Suspected separatist insurgents have shot dead a Muslim man and wounded two others on the anniversary of the start of a bloody rebellion in Thailand's far south, police said yesterday. The 43-year-old villager was killed in a drive-by shooting on Friday evening near a mosque in Yala Province, where two security officials were also wounded in a shooting and a bomb attack, local police said. Friday marked the fourth anniversary of a militant attack on an army base in Narathiwat Province, which revived long-running tensions and kick-started a separatist insurgency that has left more than 2,800 people dead. The south was an autonomous Malay Muslim sultanate until Buddhist Thailand annexed it more than a century ago, provoking decades of animosity.

■ JAPAN

Company offers pet subsidy

Hoping to send the message that pets are life-long partners not disposable accessories, a Japanese maker of medicines for animals has begun giving employees who own dogs or cats a monthly "family allowance" for their pets.
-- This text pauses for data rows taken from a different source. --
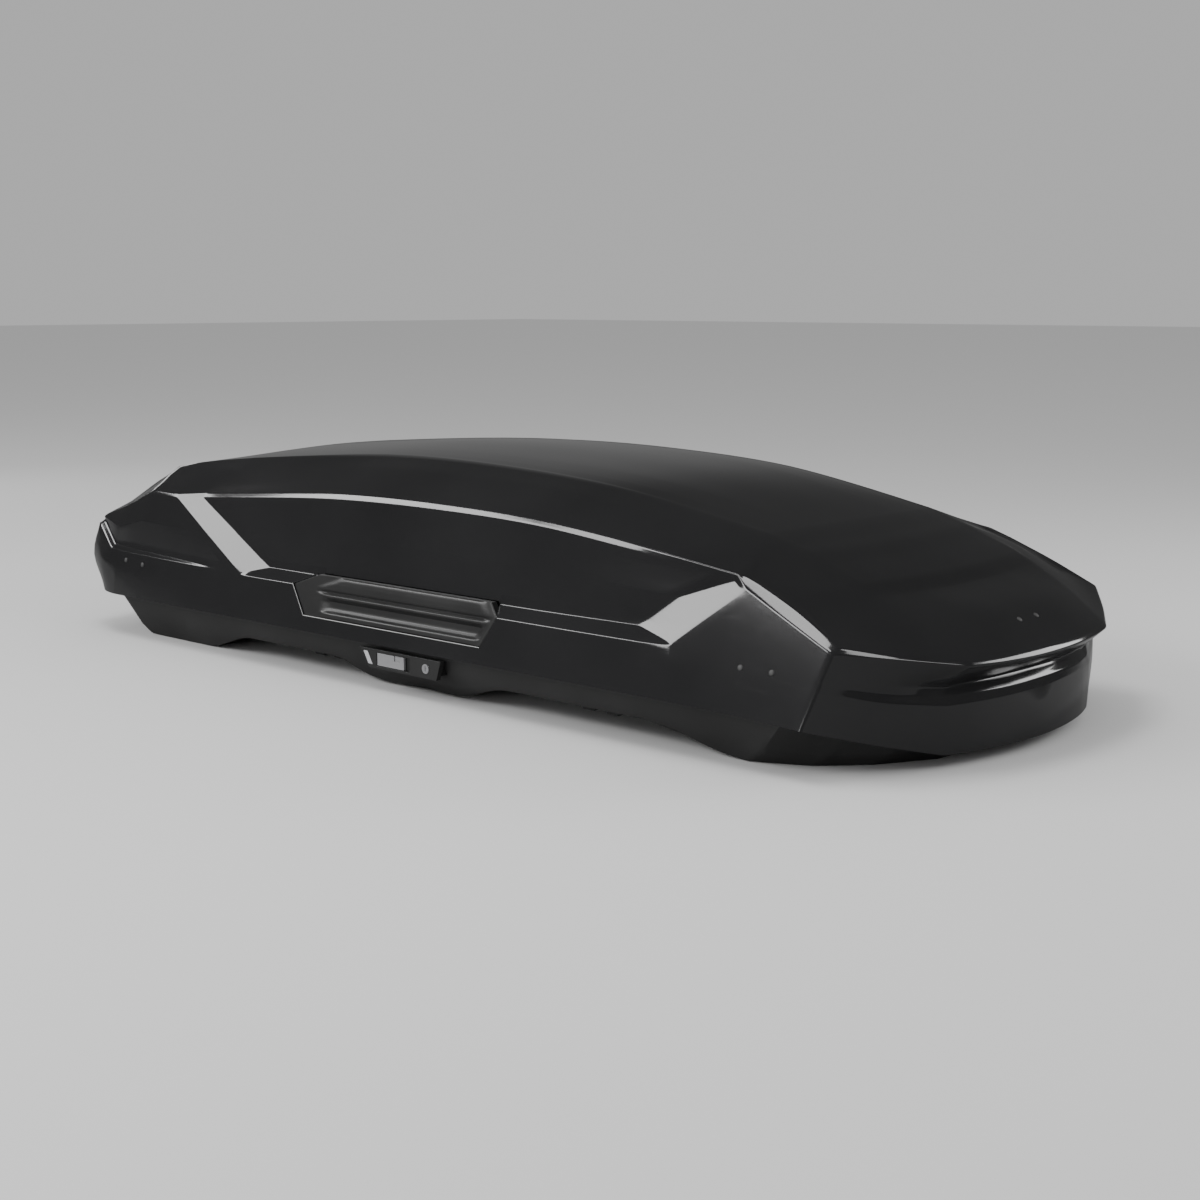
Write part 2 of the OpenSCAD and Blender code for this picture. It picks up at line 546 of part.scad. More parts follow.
module front_right_clamp_jaw_a() { color([0.2, 0.2, 0.21]) clamp_jaw(clamp_x[1], -clamp_y, 1); }
module front_right_clamp_jaw_b() { color([0.2, 0.2, 0.21]) clamp_jaw(clamp_x[1], -clamp_y, -1); }
module front_left_clamp_jaw_a() { color([0.2, 0.2, 0.21]) clamp_jaw(clamp_x[1], clamp_y, 1); }
module front_left_clamp_jaw_b() { color([0.2, 0.2, 0.21]) clamp_jaw(clamp_x[1], clamp_y, -1); }

// ---------- small parts ----------
module rivet(place, tilt) {
    translate(place) rotate(tilt) cylinder(r1 = 5.5, r2 = 3, h = 2.5);
}
// Rivets in the lid's sides and hood: place, and tilt from upright
side_rivets = [[[-890, 448.4, 162], -85], [[-827, 447.8, 162], -84], [[786, 443.1, 152], -79],
    [[846, 438.3, 157], -60]];
hood_rivet = [1040, 27, 209.1];
hood_tilt = 38.8;
module lid_rivets() {
    color([0.1, 0.1, 0.11]) for (s = [-1, 1]) side(s) {
        for (r = side_rivets) rivet(sized(r[0]), [r[1], 0, 0]);
        rivet(hood_rivet, [0, hood_tilt, 0]);
    }
}
// Rivets that hold the floor plates
module base_rivets() {
    color([0.6, 0.6, 0.62]) for (x = clamp_x, dx = [-110, 110], y = [-350:140:350])
        translate([x + dx, y, floor_z + wall + plate_t]) cylinder(r = 5, h = 2);
}
// Flat webbing with a buckle, lying across the floor plate
strap_w = 25;
strap_l = 430;
strap_t = 2;
buckle = [40, 60, 8];
module load_strap(x) {
    strap_z = floor_z + wall + plate_t + 0.2;
    translate([x - strap_w / 2, -strap_l / 2, strap_z]) cube([strap_w, strap_l, strap_t]);
    translate([x - buckle.x / 2, -buckle.y / 2, strap_z + strap_t]) cube(buckle);
}
module rear_load_strap() { color([0.1, 0.1, 0.12]) load_strap(clamp_x[0]); }
module front_load_strap() { color([0.1, 0.1, 0.12]) load_strap(clamp_x[1]); }

base_shell();
rear_floor_plate();
front_floor_plate();
right_lock_housing();
left_lock_housing();
right_lock_lens();
left_lock_lens();
right_latch_sockets();
left_latch_sockets();
stay_feet();
base_rivets();
rear_load_strap();
front_load_strap();
right_lock_slider();
left_lock_slider();
right_latch_bar();
left_latch_bar();
right_key_cylinder();
left_key_cylinder();
right_lock_cam();
left_lock_cam();
rear_right_clamp_body();
rear_right_clamp_knob();
rear_right_clamp_jaw_a();
rear_right_clamp_jaw_b();
rear_left_clamp_body();
rear_left_clamp_knob();
rear_left_clamp_jaw_a();
rear_left_clamp_jaw_b();
front_right_clamp_body();
front_right_clamp_knob();
front_right_clamp_jaw_a();
front_right_clamp_jaw_b();
front_left_clamp_body();
front_left_clamp_knob();
front_left_clamp_jaw_a();
front_left_clamp_jaw_b();
right_pivot_arms();
left_pivot_arms();
lid_shell();
right_handle();
left_handle();
right_hinge_lugs();
left_hinge_lugs();
right_pivot_pins();
left_pivot_pins();
rear_stay_beam();
front_stay_beam();
lid_rivets();
rear_stay_foot_pin();
rear_stay_lower_arm();
rear_stay_elbow_pin();
rear_stay_upper_arm();
front_stay_foot_pin();
front_stay_lower_arm();
front_stay_elbow_pin();
front_stay_upper_arm();
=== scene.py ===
import json
import math

import bpy
import bmesh
import numpy as np
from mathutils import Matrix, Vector
from mathutils.bvhtree import BVHTree

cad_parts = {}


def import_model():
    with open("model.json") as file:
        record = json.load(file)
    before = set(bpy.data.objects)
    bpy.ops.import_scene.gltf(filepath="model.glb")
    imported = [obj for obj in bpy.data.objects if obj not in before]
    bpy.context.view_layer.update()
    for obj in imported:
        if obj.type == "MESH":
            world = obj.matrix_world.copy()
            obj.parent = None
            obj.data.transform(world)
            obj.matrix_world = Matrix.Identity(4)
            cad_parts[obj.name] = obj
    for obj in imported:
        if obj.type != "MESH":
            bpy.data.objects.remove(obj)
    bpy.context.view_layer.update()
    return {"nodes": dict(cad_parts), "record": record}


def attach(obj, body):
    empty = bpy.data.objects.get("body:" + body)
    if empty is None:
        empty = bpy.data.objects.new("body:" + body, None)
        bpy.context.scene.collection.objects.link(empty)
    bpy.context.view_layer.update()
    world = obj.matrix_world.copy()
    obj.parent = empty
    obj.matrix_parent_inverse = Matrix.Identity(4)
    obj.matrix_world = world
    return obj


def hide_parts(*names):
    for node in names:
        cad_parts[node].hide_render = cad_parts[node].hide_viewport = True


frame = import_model()
MM = 0.001
SIDES = (("right", -1), ("left", 1))


# ---------- shader maths ----------
class Value:
    """A socket that joins Python arithmetic: each operator adds one Math node."""

    def __init__(self, maker, socket):
        self.maker = maker
        self.socket = socket

    def math(self, operation, other):
        return self.maker.node("ShaderNodeMath", {"operation": operation}, self, other)

    def __add__(self, other):
        return self.math("ADD", other)

    def __mul__(self, other):
        return self.math("MULTIPLY", other)

    __radd__ = __add__
    __rmul__ = __mul__

    def between(self, low, high):
        """0 at low, 1 at high, clamped."""
        return self.maker.node("ShaderNodeMapRange", {"clamp": True}, self, low, high)


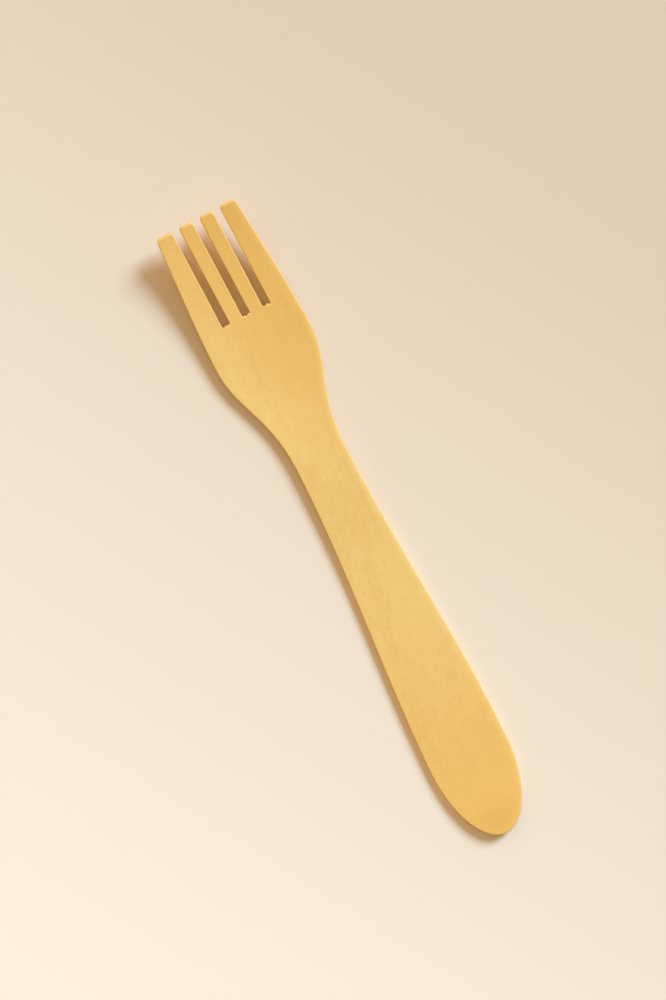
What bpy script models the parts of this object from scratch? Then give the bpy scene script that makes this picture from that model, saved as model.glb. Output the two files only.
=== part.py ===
# A disposable wooden fork, cut and pressed from one sheet of birch veneer.
# Metres, +Z up. The fork lies on its underside, with its handle towards -Y and its tines towards +Y,
# and the origin is under the middle of its bounding box.

import math

import bmesh
import bpy
import numpy as np
from mathutils import Matrix, Vector
from mathutils.geometry import interpolate_bezier

# The sheet, and the outline cut from it. A name that ends in _AT is a distance from the handle's end.
FORK_LENGTH = 0.1600
THICKNESS = 0.0017
HANDLE_WIDTH = 0.0193
HANDLE_END_LENGTH = 0.0203  # half the length of the ellipse that ends the handle
NECK_WIDTH = 0.0124
NECK_AT = 0.0964
HEAD_WIDTH = 0.0244
HEAD_AT = 0.1265
TIP_WIDTH = 0.0205  # across all four tines, at their tips
SIDE_BOW = 0.00105  # how far the middle stands to the right of the line between the ends

# The tines and the slots between them.
TINES = 4
SLOT_WIDTH = 0.0020
SLOT_MOUTH_WIDTH = 0.0019
SLOT_PITCH = 0.00536
SLOT_LENGTH = 0.0248
TIP_CORNER = 0.0007
OUTER_TIP_CORNER = 0.0009
EDGE_ROUND = 0.00025

# The pressed side view: the height of the underside, along the middle.
END_LIFT = 0.0009
FLAT_START_AT = 0.0200
FLAT_END_AT = 0.0620
NECK_LIFT = 0.0005
NECK_LIFT_AT = 0.0940
BOWL_AT = 0.1150  # where the bowl touches the table
TIP_LIFT = 0.0060
TIP_RISE = 0.31  # slope of the tines at their tips

# The pressed cross-section: how far the edges stand above the middle.
DISH_START_AT = 0.0880
DISH_FULL_AT = 0.1180
BOWL_DISH = 0.00045
TIP_DISH = 0.0004

# How far each bend of the outline reaches towards the next one, as a share of the way.
EVEN_REACH = 1 / 3
NECK_REACH = 0.51
TIP_TAPER = -0.062  # slope of the head's edges at the tips

# The mesh: its rows run across the fork and its columns along it.
ROW_PITCH = 0.0020
END_ROWS = 9
OUTER_TINE_COLUMNS = 3
INNER_TINE_COLUMNS = 2
CORNER_SEGMENTS = 3
EDGE_SEGMENTS = 2
CURVE_POINTS = 40

WOOD_COLOUR = (0.80, 0.55, 0.24, 1.0)
WOOD_ROUGHNESS = 0.62
SHARP_ANGLE = math.radians(50)

SLOT_ROOT_AT = FORK_LENGTH - SLOT_LENGTH


def clear_scene():
    for thing in list(bpy.data.objects):
        bpy.data.objects.remove(thing, do_unlink=True)


def smooth_curve(knots):
    """Places and values along Bezier spans. A knot is its place, value, slope, and reach each way."""
    points = []
    for (start, low, rise, _, ahead), (end, high, fall, back, _) in zip(knots, knots[1:]):
        ahead, back = ahead * (end - start), back * (end - start)
        first = (start, low), (start + ahead, low + rise * ahead)
        last = (end - back, high - fall * back), (end, high)
        points += interpolate_bezier(*first, *last, CURVE_POINTS)
    return np.array(points).T


def plain_knot(place, value, slope=0.0):
    return place, value, slope, EVEN_REACH, EVEN_REACH


OUTLINE = smooth_curve([
    plain_knot(HANDLE_END_LENGTH, HANDLE_WIDTH / 2),
    (NECK_AT, NECK_WIDTH / 2, 0, EVEN_REACH, NECK_REACH),
    plain_knot(HEAD_AT, HEAD_WIDTH / 2),
    plain_knot(FORK_LENGTH, TIP_WIDTH / 2, TIP_TAPER),
])

SIDE_VIEW = smooth_curve([
    plain_knot(0, END_LIFT, -2 * END_LIFT / FLAT_START_AT),
    plain_knot(FLAT_START_AT, 0),
    plain_knot(FLAT_END_AT, 0),
    plain_knot(NECK_LIFT_AT, NECK_LIFT),
    plain_knot(BOWL_AT, 0),
    plain_knot(FORK_LENGTH, TIP_LIFT, TIP_RISE),
])

DISH = smooth_curve([
    plain_knot(DISH_START_AT, 0),
    plain_knot(DISH_FULL_AT, BOWL_DISH),
    plain_knot(FORK_LENGTH, TIP_DISH),
])


def half_width(along):
    return np.interp(along, *OUTLINE)


def cut_lines(along):
    """The two edges, and the lines between them that the sides of the slots follow, from left to right."""
    if along < SLOT_ROOT_AT:
        return cut_lines(SLOT_ROOT_AT) * half_width(along) / half_width(SLOT_ROOT_AT)
    centres = (np.arange(TINES - 1) - (TINES - 2) / 2) * SLOT_PITCH
    opened = (along - SLOT_ROOT_AT) / SLOT_LENGTH
    half_slot = (SLOT_WIDTH + (SLOT_MOUTH_WIDTH - SLOT_WIDTH) * opened) / 2
    sides = np.column_stack([centres - half_slot, centres + half_slot]).ravel()
    return np.concatenate([[-half_width(along)], sides, [half_width(along)]])


def strip_columns():
    """How many columns each tine and slot takes, from left to right."""
    inner = [1, INNER_TINE_COLUMNS] * (TINES - 2) + [1]
    return [OUTER_TINE_COLUMNS, *inner, OUTER_TINE_COLUMNS]


def column_places(along):
    lines = cut_lines(along)
    strips = zip(lines, lines[1:], strip_columns())
    places = [np.linspace(left, right, columns, endpoint=False) for left, right, columns in strips]
    return np.concatenate([*places, lines[-1:]])


def row_places():
    """Distances of the rows from the handle's end, with one row on the slots' roots."""
    rows = [np.linspace(0, HANDLE_END_LENGTH, END_ROWS, endpoint=False)]
    for start, end in ((HANDLE_END_LENGTH, SLOT_ROOT_AT), (SLOT_ROOT_AT, FORK_LENGTH)):
        rows.append(np.linspace(start, end, round((end - start) / ROW_PITCH), endpoint=False))
    return np.concatenate([*rows, [FORK_LENGTH]])


def rounded_end(across, along):
    """A point of the straight grid, moved so that the grid's end becomes half an ellipse."""
    share = across / half_width(along)
    back = 1 - along / HANDLE_END_LENGTH
    across *= math.sqrt(1 - back**2 / 2)
    return across, HANDLE_END_LENGTH * (1 - back * math.sqrt(1 - share**2 / 2))


def cut_sheet():
    """The flat blank: a grid laid out to the outline, with the slots cut out and the tips' corners rounded."""
    rows = row_places()
    sheet = bmesh.new()
    bmesh.ops.create_grid(
        sheet, x_segments=sum(strip_columns()), y_segments=len(rows) - 1, size=1
    )
    columns = sorted({round(v.co.x, 5) for v in sheet.verts})
    lines = sorted({round(v.co.y, 5) for v in sheet.verts})
    for vertex in sheet.verts:
        column = columns.index(round(vertex.co.x, 5))
        along = rows[lines.index(round(vertex.co.y, 5))]
        across = column_places(along)[column]
        if along < HANDLE_END_LENGTH:
            across, along = rounded_end(across, along)
        vertex.co = across, along, 0
    slots = [face for face in sheet.faces if in_a_slot(face.calc_center_median())]
    bmesh.ops.delete(sheet, geom=slots, context="FACES")
    round_tips(sheet)
    return sheet


def in_a_slot(point):
    if point.y < SLOT_ROOT_AT:
        return False
    return np.searchsorted(cut_lines(point.y), point.x) % 2 == 0


def round_tips(sheet):
    """Rounds the two corners of each tip, the outer corners of the outer tines more."""
    corners = [v for v in sheet.verts if v.co.y > FORK_LENGTH - EDGE_ROUND and len(v.link_faces) == 1]
    widest = max(v.co.x for v in corners)
    outer = [v for v in corners if abs(v.co.x) > widest - EDGE_ROUND]
    inner = [v for v in corners if v not in outer]
    for group, radius in ((outer, OUTER_TIP_CORNER), (inner, TIP_CORNER)):
        bmesh.ops.bevel(
            sheet, geom=group, offset=radius, segments=CORNER_SEGMENTS, profile=0.5, affect="VERTICES"
        )


def press(sheet):
    """Gives the blank its side view and its dished head."""
    for vertex in sheet.verts:
        across, along, _ = vertex.co
        share = across / half_width(along)
        dish = np.interp(along, *DISH) * share**2
        vertex.co.z = np.interp(along, *SIDE_VIEW) + dish


def bow(sheet):
    """Bends the fork in its own plane, each row staying square to the bent middle line."""
    for vertex in sheet.verts:
        share = 2 * vertex.co.y / FORK_LENGTH - 1
        turn = math.atan(-4 * SIDE_BOW * share / FORK_LENGTH)
        across = vertex.co.x
        vertex.co.x = SIDE_BOW * (1 - share**2) + across * math.cos(turn)
        vertex.co.y -= across * math.sin(turn)


def wood():
    material = bpy.data.materials.new("birch_veneer")
    material.use_nodes = True
    shader = material.node_tree.nodes["Principled BSDF"]
    shader.inputs["Base Color"].default_value = WOOD_COLOUR
    shader.inputs["Roughness"].default_value = WOOD_ROUGHNESS
    shader.inputs["Metallic"].default_value = 0.0
    material.diffuse_color = WOOD_COLOUR
    return material


def solid_fork(sheet):
    """The veneer's thickness on the pressed sheet, which is the underside, and the sanded edges."""
    mesh = bpy.data.meshes.new("fork")
    sheet.to_mesh(mesh)
    sheet.free()
    mesh.shade_smooth()
    mesh.set_sharp_from_angle(angle=SHARP_ANGLE)
    mesh.materials.append(wood())
    fork = bpy.data.objects.new("fork", mesh)
    veneer = fork.modifiers.new("Veneer", "SOLIDIFY")
    veneer.thickness = THICKNESS
    veneer.offset = 1
    veneer.use_even_offset = True
    edges = fork.modifiers.new("Sanded edges", "BEVEL")
    edges.width = EDGE_ROUND
    edges.segments = EDGE_SEGMENTS
    edges.limit_method = "ANGLE"
    edges.angle_limit = SHARP_ANGLE
    return fork


def centre(fork):
    """Moves the mesh so that the origin is under the middle of the finished solid."""
    bpy.context.view_layer.update()
    corners = [Vector(c) for c in fork.evaluated_get(bpy.context.evaluated_depsgraph_get()).bound_box]
    low = Vector(min(c[i] for c in corners) for i in range(3))
    high = Vector(max(c[i] for c in corners) for i in range(3))
    middle = (low + high) / 2
    fork.data.transform(Matrix.Translation((-middle.x, -middle.y, 0)))


def main():
    clear_scene()
    collection = bpy.data.collections.new("wooden_fork")
    bpy.context.scene.collection.children.link(collection)
    sheet = cut_sheet()
    press(sheet)
    bow(sheet)
    fork = solid_fork(sheet)
    collection.objects.link(fork)
    centre(fork)


main()
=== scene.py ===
import math

import bpy
from mathutils import Matrix, Vector


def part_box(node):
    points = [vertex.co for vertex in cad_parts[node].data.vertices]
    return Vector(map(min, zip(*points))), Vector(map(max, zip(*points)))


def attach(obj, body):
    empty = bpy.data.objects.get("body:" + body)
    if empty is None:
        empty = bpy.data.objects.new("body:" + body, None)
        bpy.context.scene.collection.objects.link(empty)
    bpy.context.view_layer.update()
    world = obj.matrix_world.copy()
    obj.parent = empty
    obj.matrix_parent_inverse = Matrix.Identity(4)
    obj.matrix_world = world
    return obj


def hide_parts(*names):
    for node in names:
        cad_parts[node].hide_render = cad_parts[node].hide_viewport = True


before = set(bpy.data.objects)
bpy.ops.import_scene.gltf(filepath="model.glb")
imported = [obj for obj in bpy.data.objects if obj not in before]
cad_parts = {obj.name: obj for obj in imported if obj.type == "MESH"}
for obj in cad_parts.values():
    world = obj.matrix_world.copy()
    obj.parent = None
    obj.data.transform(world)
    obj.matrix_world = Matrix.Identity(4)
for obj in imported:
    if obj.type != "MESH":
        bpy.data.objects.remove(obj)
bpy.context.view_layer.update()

print("frame loaded")


# Shared tools for node trees

class Wire:
    # A socket that does arithmetic: each operator adds a Math node to the socket's tree.
    def __init__(self, tree, socket=None):
        self.tree = tree
        self.socket = socket

    def node(self, kind, settings=None, inputs=None, output=0):
        # Any node: its settings go in first, then the values or links of its sockets
        made = self.tree.nodes.new(kind)
        for name, value in (settings or {}).items():
            if name == "stops":
                setStops(made.color_ramp, value)
            else:
                setattr(made, name, value)
        for key, value in (inputs or {}).items():
            socket = pickSocket(made.inputs, key)
            if isinstance(value, Wire):
                self.tree.links.new(value.socket, socket)
            else:
                socket.default_value = value
        return Wire(self.tree, pickSocket(made.outputs, output) if made.outputs else None)

    def math(self, operation, *others):
        return self.node("ShaderNodeMath", {"operation": operation}, dict(enumerate((self, *others))))

    def vector(self, operation, *others, output="Vector"):
        inputs = dict(enumerate((self, *others)))
        return self.node("ShaderNodeVectorMath", {"operation": operation}, inputs, output)

    def __add__(self, other):
        return self.math("ADD", other)

    def __sub__(self, other):
        return self.math("SUBTRACT", other)

    def __mul__(self, other):
        return self.math("MULTIPLY", other)

    def __truediv__(self, other):
        return self.math("DIVIDE", other)

    def __rsub__(self, other):
        return (self * -1.0).math("ADD", other)

    __radd__ = __add__
    __rmul__ = __mul__

    def part(self, axis):
        return self.node("ShaderNodeSeparateXYZ", inputs={0: self}, output=axis)

    def span(self, low, high, toLow=0.0, toHigh=1.0, smooth=False):
        # Carries low..high to toLow..toHigh, and holds the ends
        kind = {"interpolation_type": "SMOOTHSTEP" if smooth else "LINEAR"}
        return self.node("ShaderNodeMapRange", kind, {0: self, 1: low, 2: high, 3: toLow, 4: toHigh})

    def mixed(self, first, second):
        # A colour that goes from first to second as this wire goes from 0 to 1
        return self.node("ShaderNodeMix", {"data_type": "RGBA"},
                         {"Factor_Float": self, "A_Color": first, "B_Color": second}, "Result_Color")


def pickSocket(sockets, key):
    if isinstance(key, int):
        return sockets[key]
    return next(s for s in sockets if key in (s.identifier, s.name))


def setStops(ramp, stops):
    while len(ramp.elements) < len(stops):
        ramp.elements.new(1.0)
    for element, (place, colour) in zip(ramp.elements, stops):
        element.position = place
        element.color = colour


def srgb(red, green, blue):
    # A linear colour from the 0 to 255 numbers of a paint program
    shares = [part / 255 for part in (red, green, blue)]
    return tuple(s / 12.92 if s < 0.04 else ((s + 0.055) / 1.055) ** 2.4 for s in shares) + (1.0,)


def newMaterial(name):
    material = bpy.data.materials.new(name)
    material.use_nodes = True
    tree = material.node_tree
    return material, Wire(tree), tree.nodes["Principled BSDF"]


def link(wire, socket):
    wire.tree.links.new(wire.socket, socket)


# Stage: a pale floor with painted shade, darker on the lamp's side and lighter on the other, that runs out
# into a backdrop of the same colour

stage = {
    "floorSize": 6.0,
    "floorShadedTone": srgb(224, 206, 182),   # painted shade: the floor's darker tone on the lamp's side of the fork
    "floorLitTone": srgb(254, 242, 223),    # painted light: its lighter tone on the other side
    "toneTurn": 31.0,                  # the tones change along this direction, from +X towards +Y
    "toneFrom": -0.095,                # how far away from the lamp the two tones lie
    "toneTo": 0.130,
    "backdrop": srgb(240, 227, 209),
    "evenFrom": 0.15,                  # distance from the fork where the tones even out to the backdrop's
    "evenTo": 0.42,
    "fadeFrom": 0.35,                  # and where the floor's own light turns into the backdrop's
    "fadeTo": 1.6,
    "roughness": 0.75,
}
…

The number of pets in Japan has grown with greater affluence and a falling birth rate and there are now more pet cats and dogs than children under age 15, but about 310,000 cats and dogs are put down annually, said Tokyo-based Kyoritsu Seiyaku Corp. Employees who own dogs and cats cn get a "family allowance" of ¥1,000 yen (US$9) per month.

■ JAPAN

Prisons prepare for elderly

Faced with a prison population aging as rapidly as the rest of the country, Japan is to build new jails with disabled access, including elevators, slopes for wheelchairs and grab-bars in toilets and baths. The three new penal facilities will offer healthy meals and may also have specialists in nursing and rehabilitation on staff, a Justice Ministry official said on Friday. The number of prison inmates aged over 60 rose to 8,700 in 2006 from 3,500 in 1997. Those with disabilities are currently spread around the country, making it difficult for wardens to deal with them, the ministry said. The three new penal facilities will each accommodate about 360 people and total building costs are estimated at ¥8.3 billion.

■ SOUTH AFRICA

'Dassies' under the hood

A car-owner in Johannesburg was driven to desperation when she found a family of Cape Hyrax, small animals that resemble guinea pigs, living in the engine of her BMW. Hoping to shake off the short-eared, short-tailed creatures known locally as "dassies," she drove at high speed to a dealership on the other side of town, but failing to do so dumped the vehicle there without giving an explanation. Astonished staff at the BMW dealership phoned Johannesburg Zoo and asked them to come and rescue the animals as the car had been abandoned in their carwashing area and was interfering with their work, a zoo official said.